Dawes, “Nothing Is Wrong” | This record may have been released in 2011 but it sounds more like an early ’70s Jackson Browne record, like the kind of tunes coming out of L.A.’s Laurel Canyon during that decade, which likely explains why Robbie Robertson hired the group to double as his backing band. “Nothing Is Wrong” is hot licks, rich harmonies and soulful pop-rock tunes.
Fountains of Wayne, “Sky Full of Holes” | They may not be the most prolific band on Earth, but their records are always worth the wait, and their latest is no exception, a smart, tongue-in-cheek power-pop record, and the best current band at writing this kind of material.
Frank Turner, “England Keep My Bones” | Like Billy Bragg channeling Bruce Springsteen, Turner’s latest long-player is his best yet. This has folk music tradition with a living, beating, punk rock heart.
Frenzal Rhomb, “Smoko at the Pet Food Factory” | Though these Australian punks have been off the radar for the past few years, they returned with a vengeance this year with the blistering “Smoko.” The lyrics may be inane, but the songs are catchy as hell and just the right recipe for blasting airs off a half-pipe or barreling down the slopes on a snowboard.
Fucked Up, “David Comes to Life” | If Fucked Up revived the concept record in 2011, Lou Reed and Metallica may have slayed it once and for all, but don’t let that keep you away from the third record by these Toronto punks, a story told in four acts about the romance between a light bulb factory employee and an activist in 1970’s and ’80s England.

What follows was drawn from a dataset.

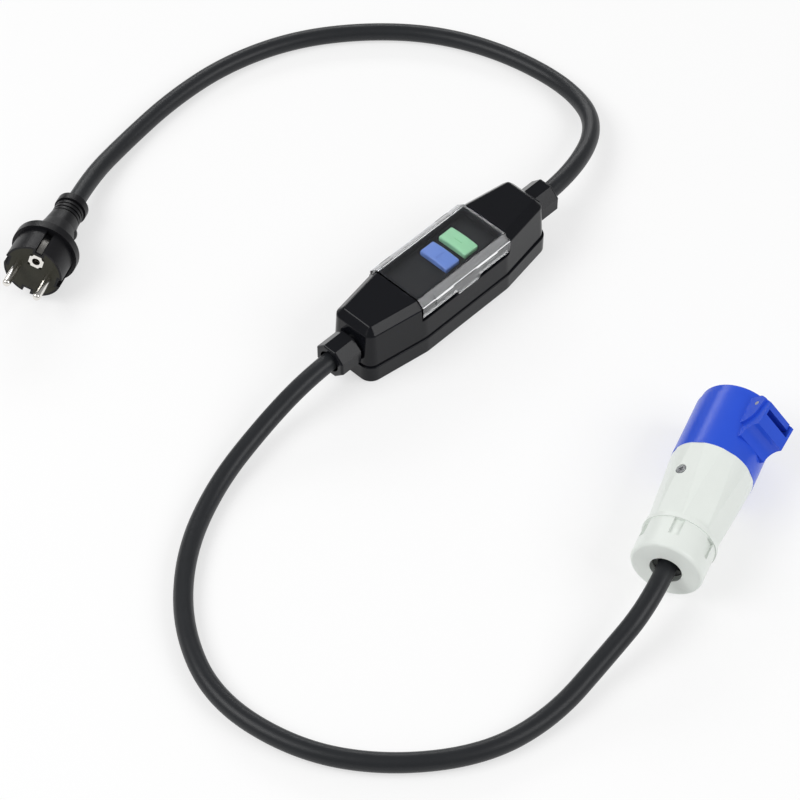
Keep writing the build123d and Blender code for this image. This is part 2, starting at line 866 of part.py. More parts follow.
# Small parts soldered to the board: capacitors, a relay, resistors and a varistor
with BuildPart() as board_components:
    with BuildSketch(Plane.XY.offset(board_top)):
        with GridLocations(0, 2 * capacitor_y, 1, 2):
            with Locations((capacitor_x, 0)):
                Circle(capacitor_radius)
    extrude(amount=capacitor_height)
    with BuildSketch(Plane.XY.offset(board_top)):
        with Locations((relay_x, relay_y)):
            Rectangle(relay_length, relay_width)
    extrude(amount=relay_height)
    with BuildSketch(Plane.YZ.offset(resistor_x - resistor_length / 2)):
        with Locations((resistor_y, board_top + resistor_radius)):
            with GridLocations(resistor_pitch, 0, 2, 1):
                Circle(resistor_radius)
    extrude(amount=resistor_length)
    with BuildSketch(Plane.XZ.offset(-varistor_y)):
        with Locations((varistor_x, board_top + varistor_radius)):
            Circle(varistor_radius)
    extrude(amount=-varistor_thickness)
keep(board_components, "board_components")

# Frame over the board: a plate on four legs, with the test contact's dome on it
with BuildPart() as mechanism_frame:
    frame_middle = (frame_start + frame_end) / 2
    with BuildSketch(Plane.XY.offset(frame_plate_top)):
        with Locations((frame_middle, 0)):
            Rectangle(frame_end - frame_start, 2 * frame_half_width)
        with Locations((reset_x, 0)):
            Circle(stem_radius + sliding_gap, mode=Mode.SUBTRACT)
    extrude(amount=-frame_plate_thickness)
    with BuildSketch(Plane.XY.offset(board_top)):
        with Locations((frame_middle, 0)):
            with GridLocations(
                frame_end - frame_start - frame_leg, 2 * frame_half_width - frame_leg, 2, 2
            ):
                Rectangle(frame_leg, frame_leg)
    extrude(amount=frame_plate_top - frame_plate_thickness - board_top)
keep(mechanism_frame, "mechanism_frame")

with BuildPart() as test_contact:
    with BuildSketch(Plane.XY.offset(frame_plate_top)):
        with Locations((test_x, 0)):
            Circle(dome_radius)
    extrude(amount=dome_height)
    fillet(test_contact.edges().group_by(Axis.Z)[-1], dome_height / 2)
keep(test_contact, "test_contact")

# Contact carriage on the second button's stem, and the fixed contacts below it
with BuildPart() as contact_carriage:
    with BuildSketch(Plane.XY.offset(carriage_top)):
        with Locations((reset_x, 0)):
            Rectangle(carriage_length, carriage_width)
    extrude(amount=-carriage_thickness)
keep(contact_carriage, "contact_carriage")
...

Mike Doughty, “Yes and Also Yes” | His syncopated rhythms and pop hooks alone would be a blissful combination all by their lonesome, but throw in some smart lyrics as well and you’re left with one of the best pop-rock records of the year. With each excellent record Doughty puts out, the ghost of Soul Coughing fades deeper into the fog.
Smoking Popes, “This Is Only a Test” | It may not have been the record we hoped for from this reunited Chicago quartet — a concept record told from the perspective of a high school student. But hell, it was a new full-length from the Smoking Popes, and at least they challenged themselves, even if the results weren’t as successful as we hoped.
Social Distortion, “Hard Times and Nursery Rhymes” | They take forever making records, especially for a band whose rarely use more than a few chords in a song, but at least when Social D does put out a new LP, it’s always solid, and “Hard Times” is no different. It’s as good as anything in the band’s catalog.
Teenage Bottlerocket, “Mutilate Me” 7″ | This release includes just two new songs from the band plus a Bad Religion cover, but the title track is a pop-punk gem, and one of our most played tracks for the year, elevating this three-song seven-inch to must-have status on the strength of that song alone.
The Copyrights, “North Sentinel Island” | There was no better three-chord Ramones-core record this year than the fifth full-length from Carbondale, Illinois’ Copyrights, whose sing-along choruses make the real North Sentinel Island in the Bay of Bengal seem like one of the happiest places on the planet.
The Lonely Forest, “Arrows” | When the Lonely Forest are at their best they are nearly unstoppable. That’s the good news. The bad news is that on their third full-length, and first for Chris Walla’s Atlantic imprint, the band misses more than they hit. Even still, half the album is amazing, bringing to mind bands like Jimmy Eat World and Sunny Day Real Estate at the most majestic, and overshadowing the less interesting pieces of the record.
They Might Be Giants, “Join Us” | Taking a break from writing kids songs to make another record for grown-ups, rock’s quirkiest duo are as witty and wonderful as ever on their fifteenth LP, which includes several classic TMBG tunes, like “When Will You Die,” easily the year’s best kiss off song.
Thrice, “Major/Minor” | At times heavy, at others delicate, Thrice continue to expand their musical boundaries on their latest album, an epic rock adventure that finds the band at the top of their game.
Unwritten Law, “Swan” | Always on the verge of breaking through but never quite fully doing so during their heyday, the venerable San Diego punk band, who returned after six years away, may have had better luck breaking through if they’d released this album in 2001 instead of 2011, perhaps the best record of their career.